EXERCISE
Return the whole listing exactly as it stands.

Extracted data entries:
···

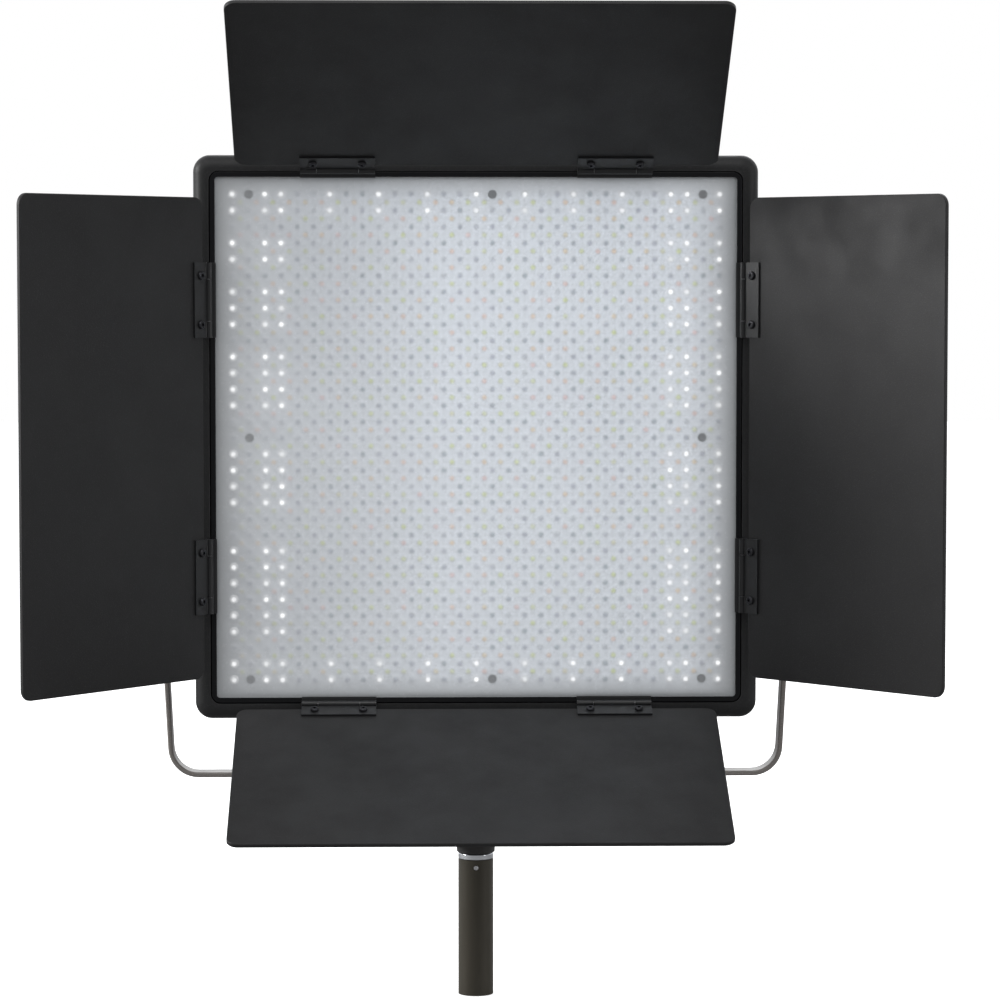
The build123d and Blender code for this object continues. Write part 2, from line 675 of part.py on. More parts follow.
# ==== control panel =========================================================================================
brightness_x, colour_x = -38.0, -78.0      # seen from behind these are right of the middle
display_x, socket_x, rocker_x = 10.0, 92.0, 66.0
button_places = [(-4.0, panel_z - 17.0), (24.0, panel_z - 17.0)]
display_width, display_height = 46.0, 24.0
display_z = panel_z + 7.0
dial_radius, dial_height, shaft_radius = 11.0, 14.0, 3.0
bushing_radius = 4.6
button_radius = 3.2
button_travel = 1.2
rocker_width, rocker_height = 12.6, 18.6
socket_radius = 5.6
control_board_y = back_y - 8.0
panel_screw_places = [(a * (panel_width / 2 - 7), panel_z + b * (panel_height / 2 - 7))
                      for a in (-1, 1) for b in (-1, 1)]

with BuildPart() as control_plate:
    with BuildSketch(head_plane(panel_face)):
        with Locations((0, panel_z)):
            RectangleRounded(panel_width, panel_height, 6.0)
        with Locations((brightness_x, panel_z), (colour_x, panel_z)):
            Circle(bushing_radius + bolt_gap, mode=Mode.SUBTRACT)
        with Locations((display_x, display_z)):
            RectangleRounded(display_width + 0.4, display_height + 0.4, 2.2, mode=Mode.SUBTRACT)
        with Locations(*button_places):
            Circle(button_radius + cap_gap, mode=Mode.SUBTRACT)
        with Locations((rocker_x, panel_z)):
            Rectangle(rocker_width + 3.4, rocker_height + 3.4, mode=Mode.SUBTRACT)
        with Locations((socket_x, panel_z)):
            Circle(socket_radius + bolt_gap, mode=Mode.SUBTRACT)
        with Locations(*panel_screw_places):
            Circle(case_screw_radius + bolt_gap, mode=Mode.SUBTRACT)
    extrude(amount=panel_thickness)
    fillet(control_plate.faces().sort_by(Axis.Y)[-1].outer_wire().edges(), radius=0.8)
finish(control_plate, "control_plate")

with BuildPart() as display_window:
    with BuildSketch(head_plane(panel_face - 0.2)):
        with Locations((display_x, display_z)):
            RectangleRounded(display_width, display_height, 2.0)
    extrude(amount=1.6)
finish(display_window, "display_window")

with BuildPart() as control_board:
    with BuildSketch(head_plane(control_board_y)):
        with Locations((-22.0, panel_z)):
            Rectangle(144.0, cutout_height - 4.0)
    extrude(amount=board_thickness)
    with BuildSketch(head_plane(panel_face - 1.8)):
        with Locations((display_x, display_z)):
            Rectangle(display_width - 2.0, display_height - 2.0)
    extrude(amount=panel_face - 1.8 - control_board_y)
finish(control_board, "control_board")

with BuildPart() as dial_encoders:
    with BuildSketch(head_plane(back_y - 1.0)):
        with Locations((brightness_x, panel_z), (colour_x, panel_z)):
            Rectangle(12.0, 12.0)
    extrude(amount=back_y - 1.0 - control_board_y)
    with BuildSketch(head_plane(panel_face)):
        with Locations((brightness_x, panel_z), (colour_x, panel_z)):
            Circle(bushing_radius)
    extrude(amount=panel_thickness + 1.0)
    with BuildSketch(head_plane(panel_face)):
        with Locations((brightness_x, panel_z), (colour_x, panel_z)):
            Circle(shaft_radius + running)
    extrude(amount=panel_face - control_board_y - 1.5, mode=Mode.SUBTRACT)
finish(dial_encoders, "dial_encoders")

for name, x in (("brightness_knob", brightness_x), ("colour_knob", colour_x)):
    with BuildPart() as dial:
        with BuildSketch(head_plane(panel_face + 0.6 + dial_height)):
            with Locations((x, panel_z)):
                Circle(dial_radius)
                with PolarLocations(dial_radius + 0.25, 24):
                    Circle(0.7, mode=Mode.SUBTRACT)
        extrude(amount=dial_height)
        fillet(dial.faces().sort_by(Axis.Y)[-1].edges(), radius=0.5)
        with BuildSketch(head_plane(panel_face + 0.7 + dial_height)):
            with Locations((x, panel_z + dial_radius * 0.55)):
                Rectangle(1.0, dial_radius * 0.7)
        extrude(amount=0.6, mode=Mode.SUBTRACT)
        with BuildSketch(head_plane(panel_face + 0.6)):
            with Locations((x, panel_z)):
                Circle(shaft_radius)
        extrude(amount=panel_face + 0.6 - control_board_y - 2.2)
    finish(dial, name)

with BuildPart() as button_switches:
    with BuildSketch(head_plane(back_y - 3.6)):
        with Locations(*button_places):
            Rectangle(6.0, 6.0)
    extrude(amount=back_y - 3.6 - control_board_y)
finish(button_switches, "button_switches")

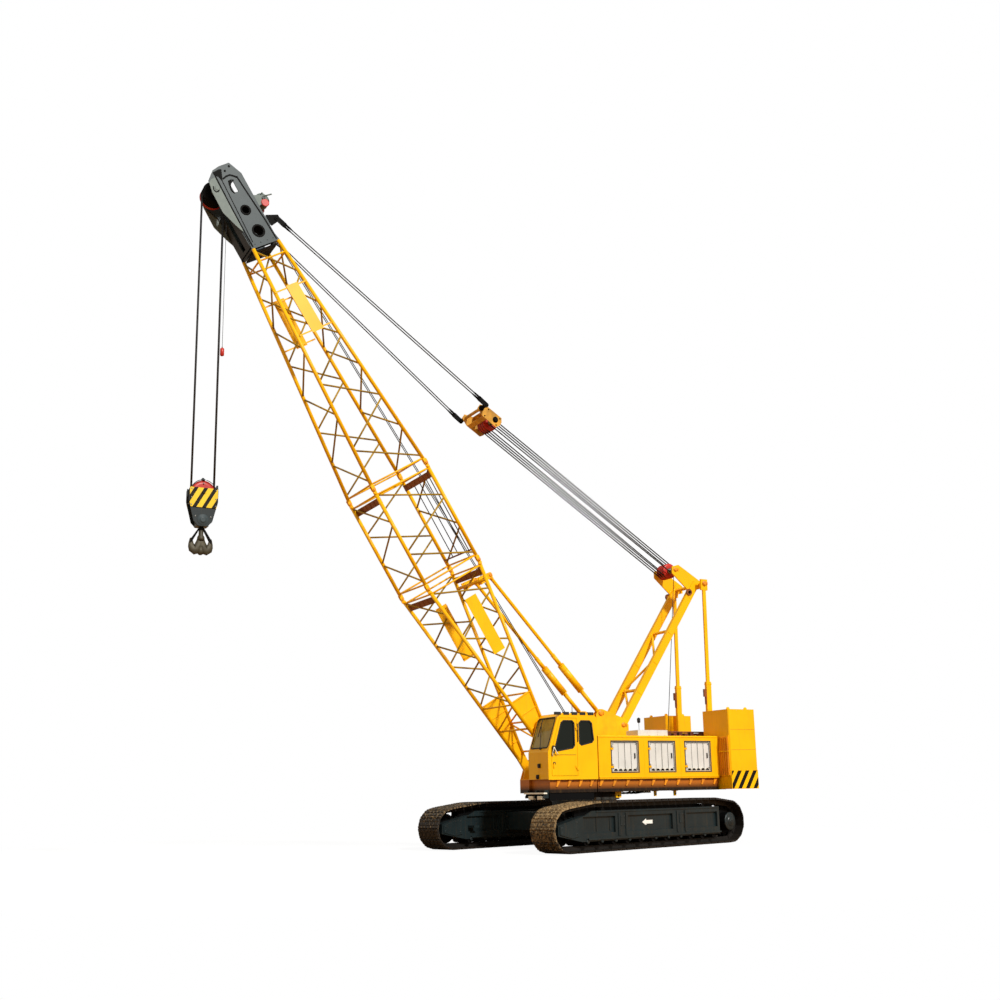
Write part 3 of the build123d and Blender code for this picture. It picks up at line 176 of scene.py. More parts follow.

···

TASK OUTPUT
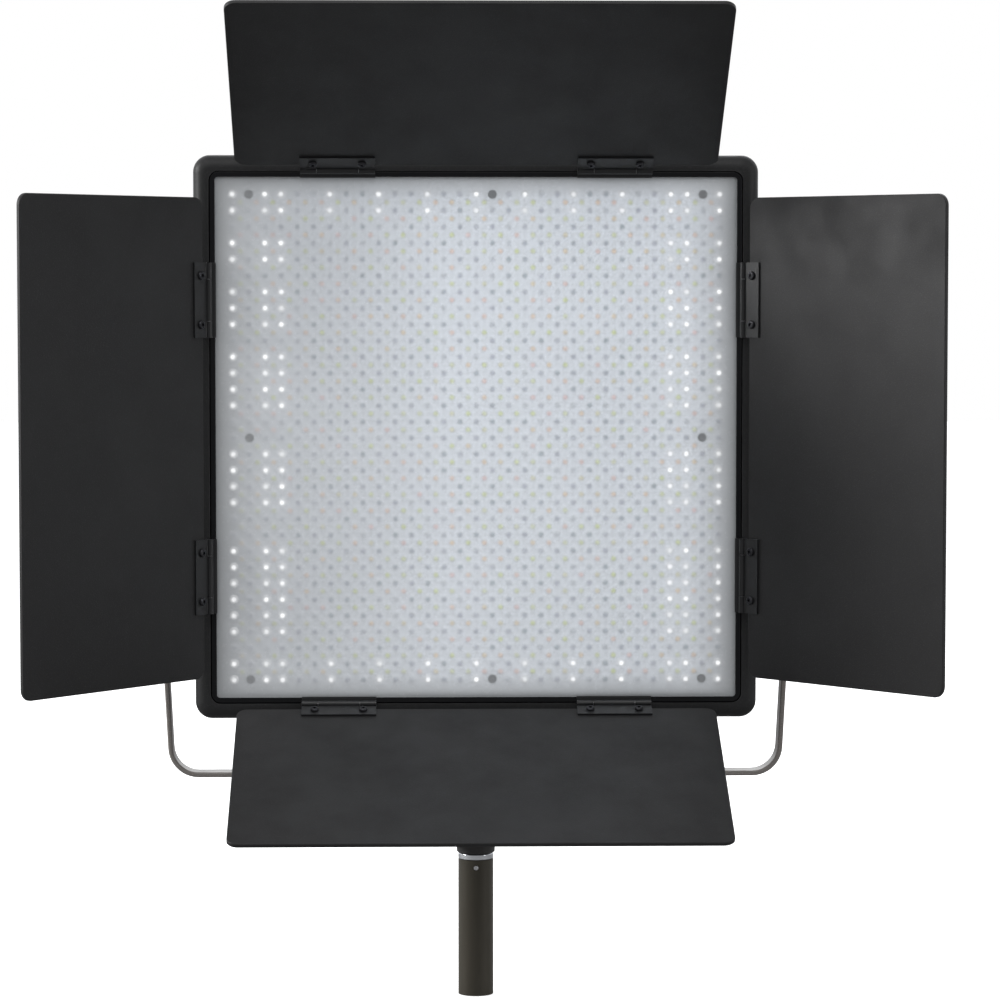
The build123d and Blender code for this object continues. Write part 2, from line 675 of part.py on. More parts follow.
# ==== control panel =========================================================================================
brightness_x, colour_x = -38.0, -78.0      # seen from behind these are right of the middle
display_x, socket_x, rocker_x = 10.0, 92.0, 66.0
button_places = [(-4.0, panel_z - 17.0), (24.0, panel_z - 17.0)]
display_width, display_height = 46.0, 24.0
display_z = panel_z + 7.0
dial_radius, dial_height, shaft_radius = 11.0, 14.0, 3.0
bushing_radius = 4.6
button_radius = 3.2
button_travel = 1.2
rocker_width, rocker_height = 12.6, 18.6
socket_radius = 5.6
control_board_y = back_y - 8.0
panel_screw_places = [(a * (panel_width / 2 - 7), panel_z + b * (panel_height / 2 - 7))
                      for a in (-1, 1) for b in (-1, 1)]

with BuildPart() as control_plate:
    with BuildSketch(head_plane(panel_face)):
        with Locations((0, panel_z)):
            RectangleRounded(panel_width, panel_height, 6.0)
        with Locations((brightness_x, panel_z), (colour_x, panel_z)):
            Circle(bushing_radius + bolt_gap, mode=Mode.SUBTRACT)
        with Locations((display_x, display_z)):
            RectangleRounded(display_width + 0.4, display_height + 0.4, 2.2, mode=Mode.SUBTRACT)
        with Locations(*button_places):
            Circle(button_radius + cap_gap, mode=Mode.SUBTRACT)
        with Locations((rocker_x, panel_z)):
            Rectangle(rocker_width + 3.4, rocker_height + 3.4, mode=Mode.SUBTRACT)
        with Locations((socket_x, panel_z)):
            Circle(socket_radius + bolt_gap, mode=Mode.SUBTRACT)
        with Locations(*panel_screw_places):
            Circle(case_screw_radius + bolt_gap, mode=Mode.SUBTRACT)
    extrude(amount=panel_thickness)
    fillet(control_plate.faces().sort_by(Axis.Y)[-1].outer_wire().edges(), radius=0.8)
finish(control_plate, "control_plate")

with BuildPart() as display_window:
    with BuildSketch(head_plane(panel_face - 0.2)):
        with Locations((display_x, display_z)):
            RectangleRounded(display_width, display_height, 2.0)
    extrude(amount=1.6)
finish(display_window, "display_window")

with BuildPart() as control_board:
    with BuildSketch(head_plane(control_board_y)):
        with Locations((-22.0, panel_z)):
            Rectangle(144.0, cutout_height - 4.0)
    extrude(amount=board_thickness)
    with BuildSketch(head_plane(panel_face - 1.8)):
        with Locations((display_x, display_z)):
            Rectangle(display_width - 2.0, display_height - 2.0)
    extrude(amount=panel_face - 1.8 - control_board_y)
finish(control_board, "control_board")

with BuildPart() as dial_encoders:
    with BuildSketch(head_plane(back_y - 1.0)):
        with Locations((brightness_x, panel_z), (colour_x, panel_z)):
            Rectangle(12.0, 12.0)
    extrude(amount=back_y - 1.0 - control_board_y)
    with BuildSketch(head_plane(panel_face)):
        with Locations((brightness_x, panel_z), (colour_x, panel_z)):
            Circle(bushing_radius)
    extrude(amount=panel_thickness + 1.0)
    with BuildSketch(head_plane(panel_face)):
        with Locations((brightness_x, panel_z), (colour_x, panel_z)):
            Circle(shaft_radius + running)
    extrude(amount=panel_face - control_board_y - 1.5, mode=Mode.SUBTRACT)
finish(dial_encoders, "dial_encoders")

for name, x in (("brightness_knob", brightness_x), ("colour_knob", colour_x)):
    with BuildPart() as dial:
        with BuildSketch(head_plane(panel_face + 0.6 + dial_height)):
            with Locations((x, panel_z)):
                Circle(dial_radius)
                with PolarLocations(dial_radius + 0.25, 24):
                    Circle(0.7, mode=Mode.SUBTRACT)
        extrude(amount=dial_height)
        fillet(dial.faces().sort_by(Axis.Y)[-1].edges(), radius=0.5)
        with BuildSketch(head_plane(panel_face + 0.7 + dial_height)):
            with Locations((x, panel_z + dial_radius * 0.55)):
                Rectangle(1.0, dial_radius * 0.7)
        extrude(amount=0.6, mode=Mode.SUBTRACT)
        with BuildSketch(head_plane(panel_face + 0.6)):
            with Locations((x, panel_z)):
                Circle(shaft_radius)
        extrude(amount=panel_face + 0.6 - control_board_y - 2.2)
    finish(dial, name)

with BuildPart() as button_switches:
    with BuildSketch(head_plane(back_y - 3.6)):
        with Locations(*button_places):
            Rectangle(6.0, 6.0)
    extrude(amount=back_y - 3.6 - control_board_y)
finish(button_switches, "button_switches")

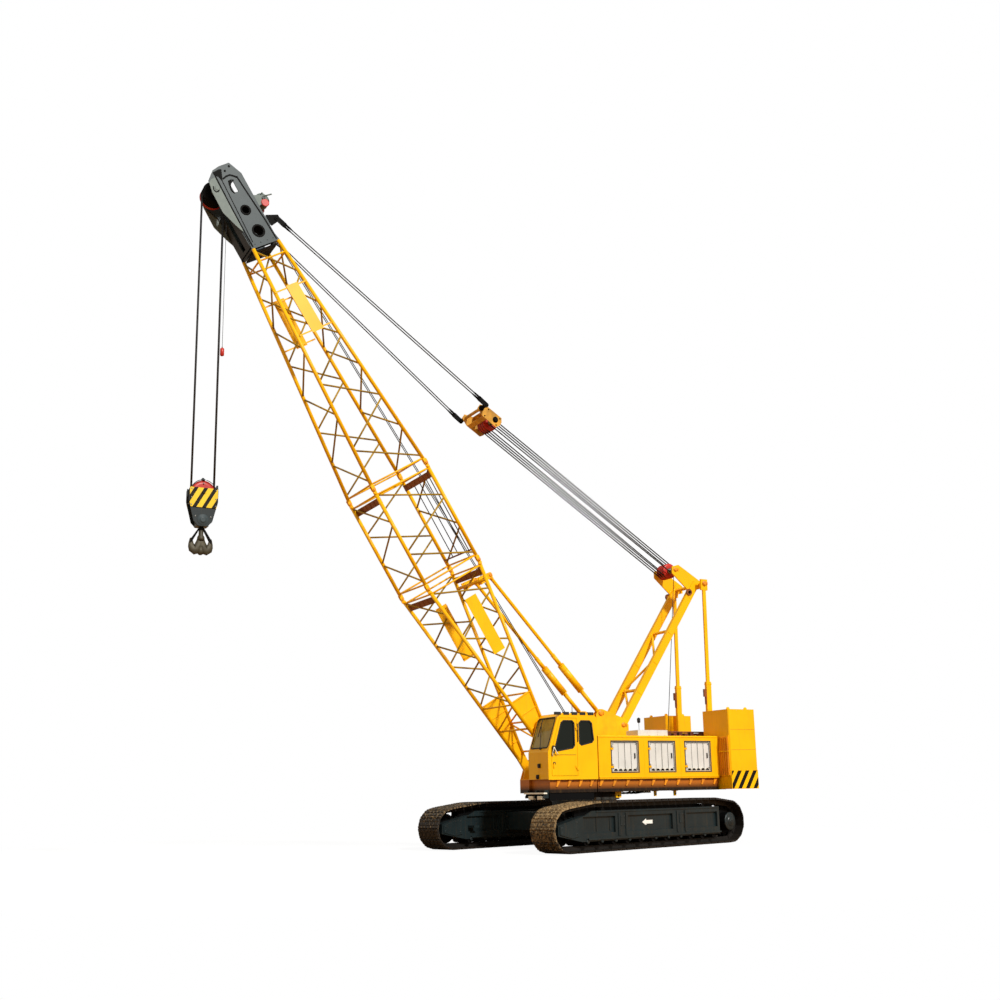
Write part 3 of the build123d and Blender code for this picture. It picks up at line 176 of scene.py. More parts follow.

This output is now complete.